[Begin Records]

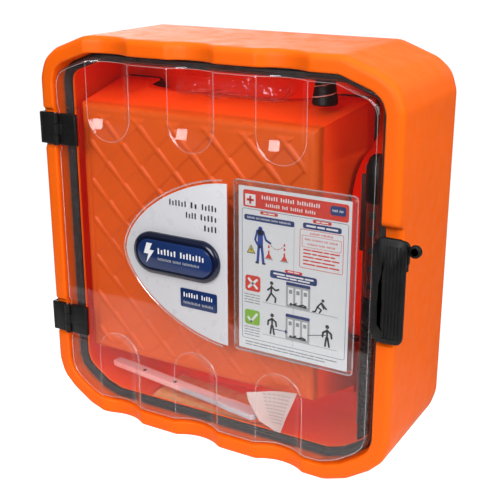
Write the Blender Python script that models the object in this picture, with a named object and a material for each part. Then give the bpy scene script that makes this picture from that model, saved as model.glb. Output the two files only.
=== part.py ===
"""Electrical rescue kit cabinet: a moulded orange wall cabinet with a clear hinged door.

Metres, +Z up, front towards -Y. The origin lies on the flat underside, at the middle of the
cabinet's width and depth. The cabinet holds an insulating stool, a bagged pair of insulating
gloves and small tools. The door carries a label plate and a card in a clear pocket.
"""
import math

import bmesh
import bpy
from mathutils import Matrix, Vector

MM = 0.001

# Cabinet
WIDTH, HEIGHT, DEPTH = 0.720, 0.750, 0.280
FRONT, BACK, MID_Z = -DEPTH / 2, DEPTH / 2, HEIGHT / 2
WALL = 0.005
RIM_WIDTH = 0.030
RIM_DEPTH = 0.040          # rim front to ledge front
LEDGE_WIDTH = 0.018
SIDE_TAPER = 0.0035
FRONT_ROUND, BACK_ROUND = 0.012, 0.040
TOP_CORNER = [(0.255, 0.375), (0.322, 0.350), (0.349, 0.329), (0.360, 0.295)]
BOTTOM_CORNER = [(0.360, -0.275), (0.350, -0.308), (0.325, -0.333), (0.284, -0.360), (0.240, -0.375)]
GAP = 0.0003               # between pieces that touch

# Flutes: round upright grooves at the top and bottom of the front
FLUTE_XS = (-0.204, -0.027, 0.149)
FLUTE_WIDTH, FLUTE_DEPTH, FLUTE_END = 0.095, 0.017, 0.188
FLUTE_RADIUS = (FLUTE_WIDTH ** 2 / 4 + FLUTE_DEPTH ** 2) / (2 * FLUTE_DEPTH)
FLUTE_SIDES = 40

# Door
DOOR_INSET, DOOR_SHIFT_X, DOOR_SHIFT_Z = 0.0365, -0.0018, -0.003
DOOR_FACE, DOOR_BACK, SHEET = FRONT + 0.002, FRONT + 0.032, 0.003
DOOR_LEFT = -WIDTH / 2 + DOOR_INSET + DOOR_SHIFT_X
DOOR_RIGHT = WIDTH / 2 - DOOR_INSET + DOOR_SHIFT_X
GASKET_THICK = 0.0065

# Hinges
HINGE_X, HINGE_Y = -0.324, FRONT - 0.002
HINGE_ZS = (MID_Z + 0.2015, MID_Z - 0.179)
HINGE_HEIGHT, HINGE_REACH = 0.060, 0.046
KNUCKLE_RADIUS, PIN_RADIUS, PIN_CLEARANCE = 0.006, 0.0025, 0.0003
LEAF_THICK = 0.0035
HINGE_RECESS = 0.0045
NOTCH_HEIGHT, NOTCH_DEPTH = 0.080, 0.0045

# Latch
LATCH_X, LATCH_Y = 0.3255, FRONT - 0.003
LATCH_TOP, LATCH_BOTTOM, LATCH_RIGHT = MID_Z + 0.099, MID_Z - 0.080, 0.378
LATCH_FACE = FRONT - 0.009
LATCH_PLATE = 0.0055
SCOOP_TOP, SCOOP_BOTTOM, SCOOP_FLOOR = MID_Z + 0.113, MID_Z - 0.087, FRONT + 0.022
EYE_X, EYE_Z, EYE_RADIUS, EYE_HOLE = 0.388, MID_Z + 0.080, 0.0105, 0.0048

# Label plate, badge and tag on the door
LABEL_RIGHT, LABEL_TOP, LABEL_BOTTOM, LABEL_TIP = 0.046, MID_Z + 0.144, MID_Z - 0.156, -0.173
LABEL_THICK = 0.0025
BADGE_X, BADGE_Z, BADGE_LENGTH, BADGE_HEIGHT, BADGE_RISE = -0.059, MID_Z - 0.004, 0.184, 0.078, 0.009
TAG_X, TAG_Z, TAG_LENGTH, TAG_HEIGHT = -0.014, MID_Z - 0.080, 0.078, 0.036

# Card and its pocket on the door
CARD_WIDTH, CARD_HEIGHT, CARD_THICK = 0.210, 0.297, 0.0008
CARD_X, CARD_Z = 0.176, MID_Z - 0.0015
POCKET_WIDTH, POCKET_HEIGHT, POCKET_THICK, POCKET_SHEET = 0.231, 0.314, 0.0045, 0.001
POCKET_BACK_SHEET = 0.0022

# Stool, standing on edge with its top towards the door
STOOL_X, STOOL_Z, STOOL_TOP = -0.058, MID_Z - 0.005, FRONT + 0.050
STOOL_SIZE, STOOL_HEIGHT, STOOL_SPREAD, STOOL_WALL = 0.500, 0.205, 0.030, 0.005
STOOL_CORNER = 0.022
ARCH_WIDTH, ARCH_HEIGHT = 0.330, 0.105
FOOT_SIZE, FOOT_HEIGHT = 0.088, 0.030

REST_WIDTH, REST_DEPTH, REST_HEIGHT = 0.046, 0.060, 0.028    # brackets under the lower feet

FLOOR_Z = WALL             # inner floor of the cabinet

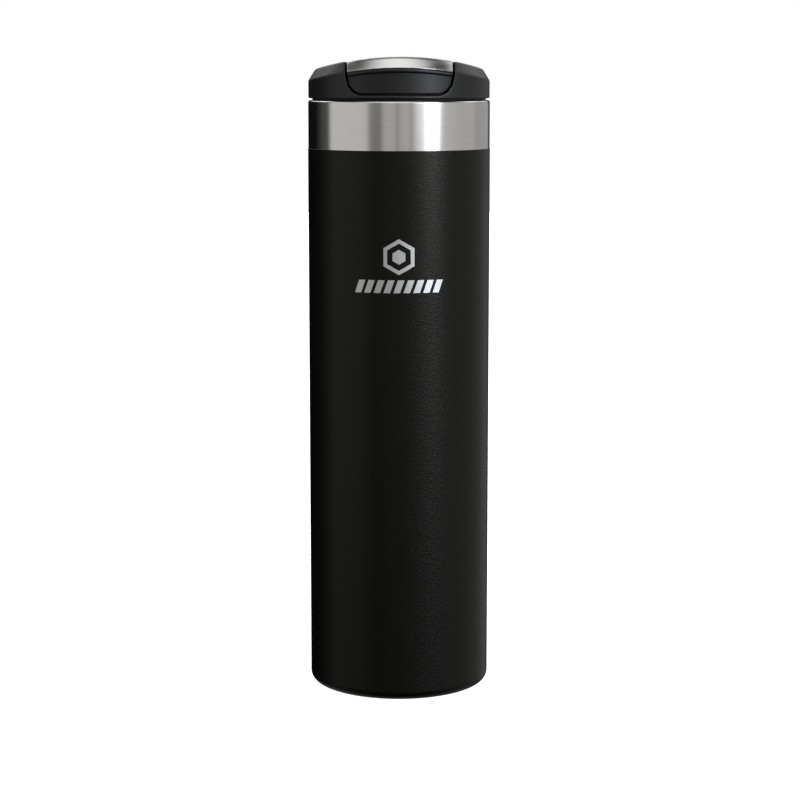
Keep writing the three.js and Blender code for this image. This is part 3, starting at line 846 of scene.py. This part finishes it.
class Look(Nodes):
    """A procedural material: a Principled shader and the textures that vary it."""

    def __init__(self, name, color, roughness, metallic=0.0, **sockets):
        self.material = bpy.data.materials.new(name)
        self.material.use_nodes = True
        self.material.diffuse_color = (*color, 1)
        super().__init__(self.material.node_tree)
        self.shader = self.nodes["Principled BSDF"]
        self.put("Base Color", (*color, 1))
        self.put("Roughness", roughness)
        self.put("Metallic", metallic)
        for socket, value in sockets.items():
            self.put(socket.replace("_", " "), value)
        self.place = self.node("ShaderNodeTexCoord", {}).outputs["Object"]

    def put(self, socket, value):
        self.shader.inputs[socket].default_value = value

    def grain(self, size, detail=2.0):
        """Noise with features of the given size in metres, along x, y and z."""
        sizes = size if isinstance(size, tuple) else (size, size, size)
        mapping = {"Vector": self.place, "Scale": [1 / s for s in sizes]}
        return self.noise(self.node("ShaderNodeMapping", mapping).outputs[0], detail)

    def noise(self, place, detail):
        inputs = {"Vector": place, "Scale": 1.0, "Detail": detail}
        return self.node("ShaderNodeTexNoise", inputs).outputs[0]

    def spread(self, value, low, high, start=0.25, end=0.75):
        """Maps a texture's value to the range from low to high."""
        inputs = {"Value": value, "From Min": start, "From Max": end, "To Min": low, "To Max": high}
        return self.node("ShaderNodeMapRange", inputs).outputs[0]

    def rough(self, value, low, high):
        self.links.new(self.spread(value, low, high), self.shader.inputs["Roughness"])

    def tint(self, value, low, high, start=0.25, end=0.75):
        """Colours the piece from one colour to another with a texture's value."""
        share = self.spread(value, 0, 1, start, end)
        inputs = {"Factor": share, 6: (*low, 1), 7: (*high, 1)}  # 6 and 7: the two colours
        mixed = self.node("ShaderNodeMix", inputs, data_type="RGBA")
        self.links.new(mixed.outputs[2], self.shader.inputs["Base Color"])

    def relief(self, value, depth):
        """Adds a bump of the given depth in metres."""
        made = self.node("ShaderNodeBump", {"Height": value, "Distance": depth, "Strength": 1.0})
        self.links.new(made.outputs[0], self.shader.inputs["Normal"])

    def stretch(self, axis):
        """Turns the steel's long highlights along circles round an axis."""
        tangent = self.node("ShaderNodeTangent", {}, direction_type="RADIAL", axis=axis)
        self.links.new(tangent.outputs[0], self.shader.inputs["Tangent"])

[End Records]

→ **Objective**:
Output the entries verbatim.

→ **Solution to this exercise**:
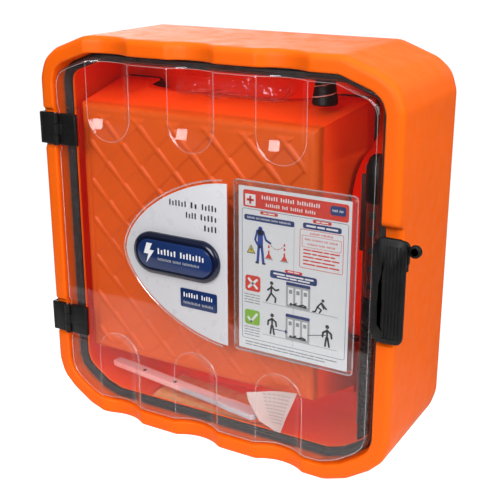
Write the Blender Python script that models the object in this picture, with a named object and a material for each part. Then give the bpy scene script that makes this picture from that model, saved as model.glb. Output the two files only.
=== part.py ===
"""Electrical rescue kit cabinet: a moulded orange wall cabinet with a clear hinged door.

Metres, +Z up, front towards -Y. The origin lies on the flat underside, at the middle of the
cabinet's width and depth. The cabinet holds an insulating stool, a bagged pair of insulating
gloves and small tools. The door carries a label plate and a card in a clear pocket.
"""
import math

import bmesh
import bpy
from mathutils import Matrix, Vector

MM = 0.001

# Cabinet
WIDTH, HEIGHT, DEPTH = 0.720, 0.750, 0.280
FRONT, BACK, MID_Z = -DEPTH / 2, DEPTH / 2, HEIGHT / 2
WALL = 0.005
RIM_WIDTH = 0.030
RIM_DEPTH = 0.040          # rim front to ledge front
LEDGE_WIDTH = 0.018
SIDE_TAPER = 0.0035
FRONT_ROUND, BACK_ROUND = 0.012, 0.040
TOP_CORNER = [(0.255, 0.375), (0.322, 0.350), (0.349, 0.329), (0.360, 0.295)]
BOTTOM_CORNER = [(0.360, -0.275), (0.350, -0.308), (0.325, -0.333), (0.284, -0.360), (0.240, -0.375)]
GAP = 0.0003               # between pieces that touch

# Flutes: round upright grooves at the top and bottom of the front
FLUTE_XS = (-0.204, -0.027, 0.149)
FLUTE_WIDTH, FLUTE_DEPTH, FLUTE_END = 0.095, 0.017, 0.188
FLUTE_RADIUS = (FLUTE_WIDTH ** 2 / 4 + FLUTE_DEPTH ** 2) / (2 * FLUTE_DEPTH)
FLUTE_SIDES = 40

# Door
DOOR_INSET, DOOR_SHIFT_X, DOOR_SHIFT_Z = 0.0365, -0.0018, -0.003
DOOR_FACE, DOOR_BACK, SHEET = FRONT + 0.002, FRONT + 0.032, 0.003
DOOR_LEFT = -WIDTH / 2 + DOOR_INSET + DOOR_SHIFT_X
DOOR_RIGHT = WIDTH / 2 - DOOR_INSET + DOOR_SHIFT_X
GASKET_THICK = 0.0065

# Hinges
HINGE_X, HINGE_Y = -0.324, FRONT - 0.002
HINGE_ZS = (MID_Z + 0.2015, MID_Z - 0.179)
HINGE_HEIGHT, HINGE_REACH = 0.060, 0.046
KNUCKLE_RADIUS, PIN_RADIUS, PIN_CLEARANCE = 0.006, 0.0025, 0.0003
LEAF_THICK = 0.0035
HINGE_RECESS = 0.0045
NOTCH_HEIGHT, NOTCH_DEPTH = 0.080, 0.0045

# Latch
LATCH_X, LATCH_Y = 0.3255, FRONT - 0.003
LATCH_TOP, LATCH_BOTTOM, LATCH_RIGHT = MID_Z + 0.099, MID_Z - 0.080, 0.378
LATCH_FACE = FRONT - 0.009
LATCH_PLATE = 0.0055
SCOOP_TOP, SCOOP_BOTTOM, SCOOP_FLOOR = MID_Z + 0.113, MID_Z - 0.087, FRONT + 0.022
EYE_X, EYE_Z, EYE_RADIUS, EYE_HOLE = 0.388, MID_Z + 0.080, 0.0105, 0.0048

# Label plate, badge and tag on the door
LABEL_RIGHT, LABEL_TOP, LABEL_BOTTOM, LABEL_TIP = 0.046, MID_Z + 0.144, MID_Z - 0.156, -0.173
LABEL_THICK = 0.0025
BADGE_X, BADGE_Z, BADGE_LENGTH, BADGE_HEIGHT, BADGE_RISE = -0.059, MID_Z - 0.004, 0.184, 0.078, 0.009
TAG_X, TAG_Z, TAG_LENGTH, TAG_HEIGHT = -0.014, MID_Z - 0.080, 0.078, 0.036

# Card and its pocket on the door
CARD_WIDTH, CARD_HEIGHT, CARD_THICK = 0.210, 0.297, 0.0008
CARD_X, CARD_Z = 0.176, MID_Z - 0.0015
POCKET_WIDTH, POCKET_HEIGHT, POCKET_THICK, POCKET_SHEET = 0.231, 0.314, 0.0045, 0.001
POCKET_BACK_SHEET = 0.0022

# Stool, standing on edge with its top towards the door
STOOL_X, STOOL_Z, STOOL_TOP = -0.058, MID_Z - 0.005, FRONT + 0.050
STOOL_SIZE, STOOL_HEIGHT, STOOL_SPREAD, STOOL_WALL = 0.500, 0.205, 0.030, 0.005
STOOL_CORNER = 0.022
ARCH_WIDTH, ARCH_HEIGHT = 0.330, 0.105
FOOT_SIZE, FOOT_HEIGHT = 0.088, 0.030

REST_WIDTH, REST_DEPTH, REST_HEIGHT = 0.046, 0.060, 0.028    # brackets under the lower feet

FLOOR_Z = WALL             # inner floor of the cabinet

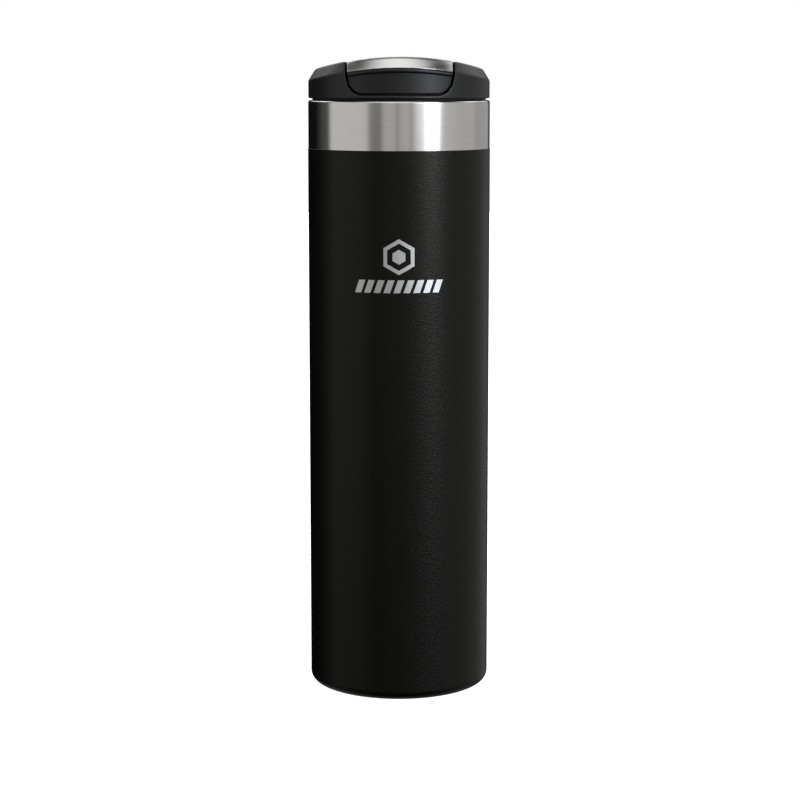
Keep writing the three.js and Blender code for this image. This is part 3, starting at line 846 of scene.py. This part finishes it.
class Look(Nodes):
    """A procedural material: a Principled shader and the textures that vary it."""

    def __init__(self, name, color, roughness, metallic=0.0, **sockets):
        self.material = bpy.data.materials.new(name)
        self.material.use_nodes = True
        self.material.diffuse_color = (*color, 1)
        super().__init__(self.material.node_tree)
        self.shader = self.nodes["Principled BSDF"]
        self.put("Base Color", (*color, 1))
        self.put("Roughness", roughness)
        self.put("Metallic", metallic)
        for socket, value in sockets.items():
            self.put(socket.replace("_", " "), value)
        self.place = self.node("ShaderNodeTexCoord", {}).outputs["Object"]

    def put(self, socket, value):
        self.shader.inputs[socket].default_value = value

    def grain(self, size, detail=2.0):
        """Noise with features of the given size in metres, along x, y and z."""
        sizes = size if isinstance(size, tuple) else (size, size, size)
        mapping = {"Vector": self.place, "Scale": [1 / s for s in sizes]}
        return self.noise(self.node("ShaderNodeMapping", mapping).outputs[0], detail)

    def noise(self, place, detail):
        inputs = {"Vector": place, "Scale": 1.0, "Detail": detail}
        return self.node("ShaderNodeTexNoise", inputs).outputs[0]

    def spread(self, value, low, high, start=0.25, end=0.75):
        """Maps a texture's value to the range from low to high."""
        inputs = {"Value": value, "From Min": start, "From Max": end, "To Min": low, "To Max": high}
        return self.node("ShaderNodeMapRange", inputs).outputs[0]

    def rough(self, value, low, high):
        self.links.new(self.spread(value, low, high), self.shader.inputs["Roughness"])

    def tint(self, value, low, high, start=0.25, end=0.75):
        """Colours the piece from one colour to another with a texture's value."""
        share = self.spread(value, 0, 1, start, end)
        inputs = {"Factor": share, 6: (*low, 1), 7: (*high, 1)}  # 6 and 7: the two colours
        mixed = self.node("ShaderNodeMix", inputs, data_type="RGBA")
        self.links.new(mixed.outputs[2], self.shader.inputs["Base Color"])

    def relief(self, value, depth):
        """Adds a bump of the given depth in metres."""
        made = self.node("ShaderNodeBump", {"Height": value, "Distance": depth, "Strength": 1.0})
        self.links.new(made.outputs[0], self.shader.inputs["Normal"])

    def stretch(self, axis):
        """Turns the steel's long highlights along circles round an axis."""
        tangent = self.node("ShaderNodeTangent", {}, direction_type="RADIAL", axis=axis)
        self.links.new(tangent.outputs[0], self.shader.inputs["Tangent"])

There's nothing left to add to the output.